China welcomes WWF, carmaker to Sanjiangyuan environmental program

An eagle flies over the Gyaring Lake in Madoi county in Southwest China's Tibet autonomous region. (Photo/Xinhua)

Sanjiangyuan Nature Reserve, which will become China's first national park by 2020, has engaged the WWF and a Chinese car maker to be involved in protection work.

Li Xiaonan, chief of the administrative bureau of Sanjiangyuan Nature Reserve, said Monday that the bureau had signed cooperation deals with the WWF and Guangzhou Automobile Group. Co. Ltd. (GAC Group).

The central government hopes to make Sanjiangyuan, home to the headwaters of the Yangtze, Yellow, and Lancang rivers, as a model of "effective environmental protection and harmony between nature and humanity."

Li said under the cooperation agreements, WWF will partner with the park on research, resource survey, environmental monitoring and training.

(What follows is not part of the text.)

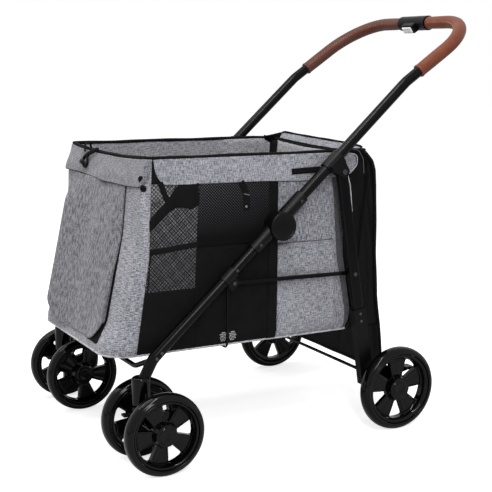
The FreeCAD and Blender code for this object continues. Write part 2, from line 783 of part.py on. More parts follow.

While GAC Group will donate vehicles to be used to patrol the vast protection area and support the park's environmental campaigns.

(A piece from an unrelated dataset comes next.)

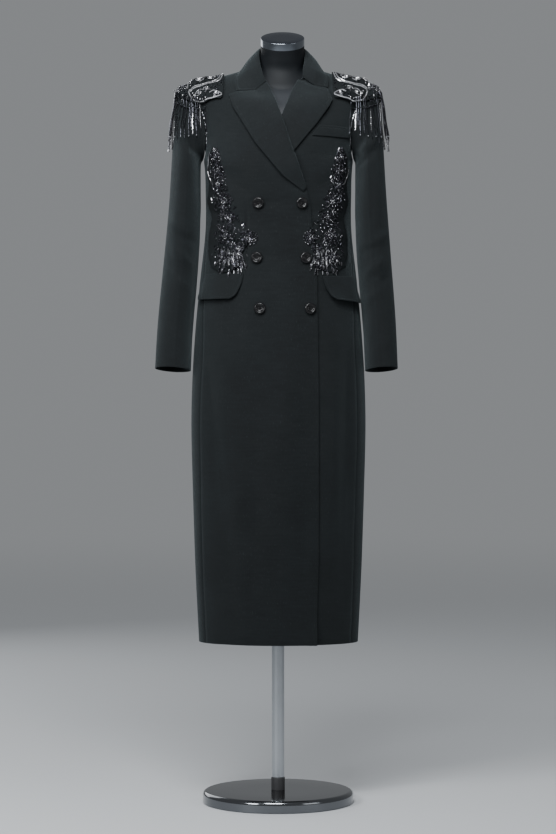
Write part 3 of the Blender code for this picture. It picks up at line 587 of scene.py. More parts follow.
# lapels roll out of the fronts' edges; x and height from the top down
lapels = {
    -1: {
        "roll": mm((-27.6, 1617), (-17.8, 1598), (7.9, 1527), (35, 1450), (60, 1378)),
        "outer": mm((-108.5, 1584.5), (-98.5, 1556), (-47, 1474), (11.2, 1404.5), (54.5, 1371)),
        "top": mm((-48.5, 1594), (-90, 1591.2)),
    },
    1: {
        "roll": mm((47.6, 1617), (37, 1598), (8.5, 1527), (-8, 1480), (-17.5, 1452)),
        "outer": mm((119, 1572), (110, 1556), (84, 1519), (31.4, 1455), (12, 1435)),
        "top": mm((79.5, 1603.5), (109, 1597.8)),
    },
    "lay": 0.0012, "swell": 0.0035, "standOff": 0.0042, "pressed": (1.5, 1.56), "thickness": 0.0022,
    "rows": 46, "columns": 24, "rollColumns": 6, "rollRadius": 0.0026,
}


def lapelPiece(side, hand):
    lapel = lapels[side]
    tree = clothTree("front" + hand)
    # the top edge goes up to the collar's end and then down to the peak
    top = np.array((lapel["roll"][0], *lapel["top"], lapel["outer"][0]))
    topShares = (top[:, 0] - top[0, 0]) / (top[-1, 0] - top[0, 0])
    topRise = top[:, 1] - between((top[0, 1], top[-1, 1]), topShares)
    points = []
    for down in np.linspace(0, 1, lapels["rows"]):
        roll, edge = along(lapel["roll"], down), along(lapel["outer"], down)
        row = []
        for share in np.linspace(0, 1, lapels["columns"]):
            x, z = between((roll, edge), share)
            z += np.interp(share, topShares, topRise) * (1 - down) ** 6
            swell = lapels["swell"] * math.sin(math.pi * min(share + 0.12, 1.0))
            swell += lapels["standOff"] * ease(share, 0.5, 1.0)
            swell *= ease(1 - down, 0.0, 0.25) * (0.2 + 0.8 * ease(down, 0.0, 0.16))
            if side > 0:
                swell *= ease(z, *lapels["pressed"])
            swell += 0.0004 * noise.noise(Vector((x * 30, z * 22, 8)))
            base = overlapLift(x, z) if side < 0 else 0.0
            row.append(laidOnFront(tree, x, z, lapels["lay"] + swell + wall, base))
        # the cloth turns under at the roll line, back towards the front's own edge
        outward = (row[0] - row[1]) / np.linalg.norm(row[0] - row[1])
        normal = onFront(*roll)[1]
        turnUnder = []
        for a in np.linspace(0.5 * math.pi, 0, lapels["rollColumns"], endpoint=False):
            turnUnder.append(row[0] + lapels["rollRadius"] * (math.sin(a) * outward - (1 - math.cos(a)) * normal))
        points.append(turnUnder + row)
    piece = clothShell("lapel" + hand, points, edges=("right", "low"), thickness=lapels["thickness"])
    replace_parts(piece, "lapel_" + hand.lower())


for side, hand in hands:
    lapelPiece(side, hand)
print("lapels ready")

# half the collar, from the centre back round to its front end
collar = {
    # the seam's angle, the fold's x, y and z, the fall's middle, the angle and level of the outer edge
    "rows": (
        (180.0, 0.0, 0.052, 1.702, 0.0, 0.078, 1.683, 180.0, 12.25),
        (140.0, 0.035, 0.035, 1.701, 0.054, 0.06, 1.681, 138.0, 12.35),
        (95.0, 0.05, -0.008, 1.691, 0.075, -0.004, 1.671, 92.0, 12.62),
        (60.0, 0.0485, -0.045, 1.655, 0.078, -0.05, 1.641, 63.0, 12.32),
        (38.0, 0.04, -0.066, 1.628, 0.062, -0.0715, 1.6075, 47.0, 11.92),
    ),
    # the front ends: where the roll stops, the notch's corner and the outer corner, each with its lift
    "ends": {
        -1: mm((-26.9, 1617, 7), (-50, 1596.8, 7.6), (-91.5, 1595.8, 7)),
        1: mm((57.5, 1624.5, 7), (81.8, 1607, 7.6), (111, 1603.6, 7)),
    },
    "centre": 0.009, "fall": {-1: 0.0, 1: 0.007}, "places": 96, "profile": 31,
}


def collarPiece():
    rings = []
    for place in np.linspace(-4, 4, collar["places"] + 1):
        side = -1 if place < 0 else 1
        row = throughRows(collar["rows"], abs(place))
        (foldX, foldY, foldZ), (midX, midY, midZ) = row[1:4], row[4:7]
        high = np.array((0.0, 0.0, collar["fall"][side] * ease(abs(place), 2.6, 4.0)))
        rails = np.array((
            coatPoint(side * row[0], coat["neckline"]) + np.array((0.0, 0.0, 2 * gap)),
            (collar["centre"] + side * foldX, foldY, foldZ),
            (collar["centre"] + side * midX, midY, midZ) + high,
            coatPoint(side * row[7], row[8], lay + wall) + high))
        sharp = ease(abs(place), 3.0, 4.0)
        for k, (x, z, out) in enumerate(collar["ends"][side], 1):
            front, away = onFront(x, z)
            rails[k] += sharp * (np.array((x, (front + out * away)[1], z)) - rails[k])
        ring = []
        for share in np.linspace(0, 3, collar["profile"]):
            straight = np.array([np.interp(share, range(4), rail) for rail in rails.T])
            ring.append((1 - sharp) * throughRows(rails, share) + sharp * straight)
        rings.append(ring)
    points = np.array(rings).swapaxes(0, 1)
    piece = clothShell("coatCollar", points, axis=(collar["centre"], 0.0), edges=("high", "left", "right"))
    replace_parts(piece, "collar")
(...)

China named Sanjiangyuang a nature reserve in 2005. About 100,000 herders left the grassland completely around that time and another 700,000 reduced their herds to help restore the grassland.

Beginning in April, the park has been expanding its staff, it will need to hire 10,000 wardens to patrol over 120,000 square kilometers, an area bigger than the U.S. state of New York.